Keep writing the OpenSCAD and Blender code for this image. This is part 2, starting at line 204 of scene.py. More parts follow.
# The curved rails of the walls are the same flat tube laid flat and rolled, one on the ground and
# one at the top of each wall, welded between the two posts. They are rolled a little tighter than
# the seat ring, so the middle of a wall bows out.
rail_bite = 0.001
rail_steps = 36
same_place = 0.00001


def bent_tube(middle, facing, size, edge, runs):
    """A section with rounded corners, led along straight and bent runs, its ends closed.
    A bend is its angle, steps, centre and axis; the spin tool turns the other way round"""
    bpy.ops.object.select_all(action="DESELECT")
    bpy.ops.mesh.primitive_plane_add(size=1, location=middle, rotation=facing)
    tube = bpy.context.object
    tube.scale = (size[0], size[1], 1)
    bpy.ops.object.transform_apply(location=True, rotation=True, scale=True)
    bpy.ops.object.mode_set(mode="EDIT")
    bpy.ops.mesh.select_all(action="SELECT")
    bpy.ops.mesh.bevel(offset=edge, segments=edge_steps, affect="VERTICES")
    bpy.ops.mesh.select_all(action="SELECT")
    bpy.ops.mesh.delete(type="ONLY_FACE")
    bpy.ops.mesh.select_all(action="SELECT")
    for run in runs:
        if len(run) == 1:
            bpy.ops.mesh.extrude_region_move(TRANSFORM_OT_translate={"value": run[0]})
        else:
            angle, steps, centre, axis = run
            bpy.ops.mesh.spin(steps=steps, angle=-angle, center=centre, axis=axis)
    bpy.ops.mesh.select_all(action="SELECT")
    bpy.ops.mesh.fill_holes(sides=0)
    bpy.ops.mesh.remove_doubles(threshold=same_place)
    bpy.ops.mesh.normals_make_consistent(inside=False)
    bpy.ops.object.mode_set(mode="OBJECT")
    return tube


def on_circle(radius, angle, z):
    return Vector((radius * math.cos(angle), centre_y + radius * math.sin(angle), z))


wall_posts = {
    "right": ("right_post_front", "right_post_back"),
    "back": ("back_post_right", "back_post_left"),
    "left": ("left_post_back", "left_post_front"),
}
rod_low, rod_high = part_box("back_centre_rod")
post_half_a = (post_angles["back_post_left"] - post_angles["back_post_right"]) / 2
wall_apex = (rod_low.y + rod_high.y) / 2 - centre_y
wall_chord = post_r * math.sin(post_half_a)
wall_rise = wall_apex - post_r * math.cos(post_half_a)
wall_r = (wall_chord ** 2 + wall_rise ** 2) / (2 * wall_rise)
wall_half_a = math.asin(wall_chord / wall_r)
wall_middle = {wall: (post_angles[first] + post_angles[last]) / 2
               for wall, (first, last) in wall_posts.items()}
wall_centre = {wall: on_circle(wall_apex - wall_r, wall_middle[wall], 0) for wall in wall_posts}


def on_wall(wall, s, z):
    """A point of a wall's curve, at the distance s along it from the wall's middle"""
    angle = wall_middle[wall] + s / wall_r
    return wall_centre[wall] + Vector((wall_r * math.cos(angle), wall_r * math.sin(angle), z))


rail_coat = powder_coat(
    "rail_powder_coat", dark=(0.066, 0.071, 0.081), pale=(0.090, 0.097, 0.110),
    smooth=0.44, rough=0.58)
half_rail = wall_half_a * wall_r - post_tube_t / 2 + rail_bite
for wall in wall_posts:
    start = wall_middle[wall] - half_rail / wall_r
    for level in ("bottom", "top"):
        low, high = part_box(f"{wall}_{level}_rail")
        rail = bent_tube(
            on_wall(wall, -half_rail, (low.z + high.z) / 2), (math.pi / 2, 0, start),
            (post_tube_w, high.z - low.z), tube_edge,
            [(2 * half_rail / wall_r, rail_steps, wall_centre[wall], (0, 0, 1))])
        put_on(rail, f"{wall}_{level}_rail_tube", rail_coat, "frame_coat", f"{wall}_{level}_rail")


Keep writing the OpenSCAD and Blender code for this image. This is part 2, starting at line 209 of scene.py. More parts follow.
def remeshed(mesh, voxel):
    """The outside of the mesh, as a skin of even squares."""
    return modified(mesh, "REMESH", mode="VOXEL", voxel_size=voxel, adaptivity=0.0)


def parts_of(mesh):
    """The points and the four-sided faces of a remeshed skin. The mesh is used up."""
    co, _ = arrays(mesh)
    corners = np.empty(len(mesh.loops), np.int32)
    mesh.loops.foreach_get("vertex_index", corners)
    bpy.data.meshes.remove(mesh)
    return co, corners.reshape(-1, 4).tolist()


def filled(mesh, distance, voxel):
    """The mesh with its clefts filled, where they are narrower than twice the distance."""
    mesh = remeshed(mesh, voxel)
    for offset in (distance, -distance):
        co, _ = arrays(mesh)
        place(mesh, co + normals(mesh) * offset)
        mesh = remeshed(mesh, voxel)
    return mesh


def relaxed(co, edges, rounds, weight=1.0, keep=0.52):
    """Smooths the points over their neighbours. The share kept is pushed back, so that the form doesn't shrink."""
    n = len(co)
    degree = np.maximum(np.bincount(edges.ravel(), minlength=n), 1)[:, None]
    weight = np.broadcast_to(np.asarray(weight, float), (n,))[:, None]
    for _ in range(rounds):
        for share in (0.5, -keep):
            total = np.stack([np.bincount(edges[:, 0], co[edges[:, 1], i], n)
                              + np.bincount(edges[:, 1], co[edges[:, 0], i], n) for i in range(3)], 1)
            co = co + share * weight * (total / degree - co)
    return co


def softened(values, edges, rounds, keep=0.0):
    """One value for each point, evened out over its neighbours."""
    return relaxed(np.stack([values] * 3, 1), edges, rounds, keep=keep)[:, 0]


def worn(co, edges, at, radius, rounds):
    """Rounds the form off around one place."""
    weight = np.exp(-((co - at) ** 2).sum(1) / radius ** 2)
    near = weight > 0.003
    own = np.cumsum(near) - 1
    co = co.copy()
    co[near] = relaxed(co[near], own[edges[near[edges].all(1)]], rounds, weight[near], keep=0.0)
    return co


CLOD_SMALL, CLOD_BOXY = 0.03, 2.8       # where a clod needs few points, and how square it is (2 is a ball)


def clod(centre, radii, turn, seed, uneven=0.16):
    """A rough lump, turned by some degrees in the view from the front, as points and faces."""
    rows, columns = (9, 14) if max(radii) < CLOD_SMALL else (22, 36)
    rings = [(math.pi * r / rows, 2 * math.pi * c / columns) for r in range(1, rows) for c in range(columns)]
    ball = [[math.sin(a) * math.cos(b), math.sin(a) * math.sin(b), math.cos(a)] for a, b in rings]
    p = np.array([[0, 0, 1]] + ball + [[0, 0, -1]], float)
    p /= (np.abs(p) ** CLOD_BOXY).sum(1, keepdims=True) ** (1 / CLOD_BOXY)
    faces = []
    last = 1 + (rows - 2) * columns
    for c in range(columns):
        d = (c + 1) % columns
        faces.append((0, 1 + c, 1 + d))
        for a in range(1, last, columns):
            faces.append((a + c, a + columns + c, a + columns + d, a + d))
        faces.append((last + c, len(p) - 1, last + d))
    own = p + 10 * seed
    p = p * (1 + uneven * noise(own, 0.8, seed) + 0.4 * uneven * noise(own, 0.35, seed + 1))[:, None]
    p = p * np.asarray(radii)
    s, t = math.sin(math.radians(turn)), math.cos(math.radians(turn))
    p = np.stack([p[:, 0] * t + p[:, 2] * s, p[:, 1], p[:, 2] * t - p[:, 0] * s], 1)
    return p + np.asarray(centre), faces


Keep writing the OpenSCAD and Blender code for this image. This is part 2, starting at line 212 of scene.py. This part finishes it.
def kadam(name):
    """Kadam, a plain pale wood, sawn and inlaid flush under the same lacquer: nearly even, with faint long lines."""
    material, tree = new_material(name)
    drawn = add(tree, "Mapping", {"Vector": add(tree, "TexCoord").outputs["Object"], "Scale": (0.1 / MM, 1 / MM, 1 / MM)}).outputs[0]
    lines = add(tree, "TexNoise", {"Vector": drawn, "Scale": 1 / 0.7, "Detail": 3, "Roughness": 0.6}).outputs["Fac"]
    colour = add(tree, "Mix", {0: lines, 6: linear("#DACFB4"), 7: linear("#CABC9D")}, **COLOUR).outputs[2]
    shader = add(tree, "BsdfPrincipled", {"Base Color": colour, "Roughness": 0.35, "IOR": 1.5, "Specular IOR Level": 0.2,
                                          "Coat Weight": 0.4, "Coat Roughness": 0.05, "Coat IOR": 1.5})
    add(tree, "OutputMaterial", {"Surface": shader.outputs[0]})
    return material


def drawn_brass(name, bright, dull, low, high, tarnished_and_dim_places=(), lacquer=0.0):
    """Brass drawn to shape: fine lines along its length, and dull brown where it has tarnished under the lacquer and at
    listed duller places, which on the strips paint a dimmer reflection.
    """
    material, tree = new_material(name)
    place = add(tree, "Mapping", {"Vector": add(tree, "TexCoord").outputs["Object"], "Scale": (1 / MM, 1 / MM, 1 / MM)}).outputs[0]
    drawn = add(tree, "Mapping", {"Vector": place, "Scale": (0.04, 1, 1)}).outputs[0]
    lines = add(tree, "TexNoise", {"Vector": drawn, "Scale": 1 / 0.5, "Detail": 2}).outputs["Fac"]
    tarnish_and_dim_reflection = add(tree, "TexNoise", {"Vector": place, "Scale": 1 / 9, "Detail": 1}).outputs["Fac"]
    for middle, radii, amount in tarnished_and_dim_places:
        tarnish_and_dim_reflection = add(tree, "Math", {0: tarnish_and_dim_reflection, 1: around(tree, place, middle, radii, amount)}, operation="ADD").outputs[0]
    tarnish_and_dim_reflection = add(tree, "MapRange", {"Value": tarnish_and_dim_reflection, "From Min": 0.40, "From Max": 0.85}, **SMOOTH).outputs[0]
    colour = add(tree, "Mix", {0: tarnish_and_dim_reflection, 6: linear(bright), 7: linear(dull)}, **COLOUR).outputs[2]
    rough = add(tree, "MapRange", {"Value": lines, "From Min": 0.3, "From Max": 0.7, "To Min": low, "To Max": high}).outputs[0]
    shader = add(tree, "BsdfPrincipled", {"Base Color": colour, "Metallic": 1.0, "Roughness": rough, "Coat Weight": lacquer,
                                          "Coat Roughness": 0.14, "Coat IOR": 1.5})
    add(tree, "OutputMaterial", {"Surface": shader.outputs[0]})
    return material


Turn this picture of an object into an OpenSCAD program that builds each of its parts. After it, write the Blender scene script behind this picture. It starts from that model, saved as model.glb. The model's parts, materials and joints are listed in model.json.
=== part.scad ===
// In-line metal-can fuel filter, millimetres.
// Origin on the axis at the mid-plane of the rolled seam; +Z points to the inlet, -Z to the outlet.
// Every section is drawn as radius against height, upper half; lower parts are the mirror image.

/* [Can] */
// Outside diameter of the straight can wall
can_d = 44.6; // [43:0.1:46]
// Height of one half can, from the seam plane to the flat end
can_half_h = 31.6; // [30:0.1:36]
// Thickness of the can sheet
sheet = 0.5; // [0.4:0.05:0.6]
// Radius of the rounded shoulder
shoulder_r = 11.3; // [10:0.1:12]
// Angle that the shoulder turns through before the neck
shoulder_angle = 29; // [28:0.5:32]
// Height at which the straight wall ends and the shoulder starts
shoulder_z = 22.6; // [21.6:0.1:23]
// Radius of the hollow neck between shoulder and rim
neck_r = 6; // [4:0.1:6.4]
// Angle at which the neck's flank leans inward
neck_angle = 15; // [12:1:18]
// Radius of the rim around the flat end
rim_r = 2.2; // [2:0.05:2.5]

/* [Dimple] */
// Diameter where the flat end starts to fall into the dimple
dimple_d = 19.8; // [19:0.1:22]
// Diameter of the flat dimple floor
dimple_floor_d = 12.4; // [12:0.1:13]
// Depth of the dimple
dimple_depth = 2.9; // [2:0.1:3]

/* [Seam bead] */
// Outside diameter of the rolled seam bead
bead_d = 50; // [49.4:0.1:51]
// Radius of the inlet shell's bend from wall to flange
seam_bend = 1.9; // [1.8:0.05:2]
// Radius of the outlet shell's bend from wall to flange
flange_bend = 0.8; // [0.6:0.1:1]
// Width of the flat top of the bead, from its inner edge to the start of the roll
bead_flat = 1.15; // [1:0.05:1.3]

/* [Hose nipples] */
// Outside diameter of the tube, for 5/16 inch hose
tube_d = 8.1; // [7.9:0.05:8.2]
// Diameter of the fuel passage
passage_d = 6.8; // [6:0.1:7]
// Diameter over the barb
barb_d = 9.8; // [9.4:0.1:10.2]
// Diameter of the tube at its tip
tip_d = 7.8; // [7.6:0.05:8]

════

> **WHAT TO DO**
Pull out all lines from the entries above in which the word "code" appears.

> **OUTPUT BELOW**
Keep writing the OpenSCAD and Blender code for this image. This is part 2, starting at line 204 of scene.py. More parts follow.
Keep writing the OpenSCAD and Blender code for this image. This is part 2, starting at line 209 of scene.py. More parts follow.
Keep writing the OpenSCAD and Blender code for this image. This is part 2, starting at line 212 of scene.py. This part finishes it.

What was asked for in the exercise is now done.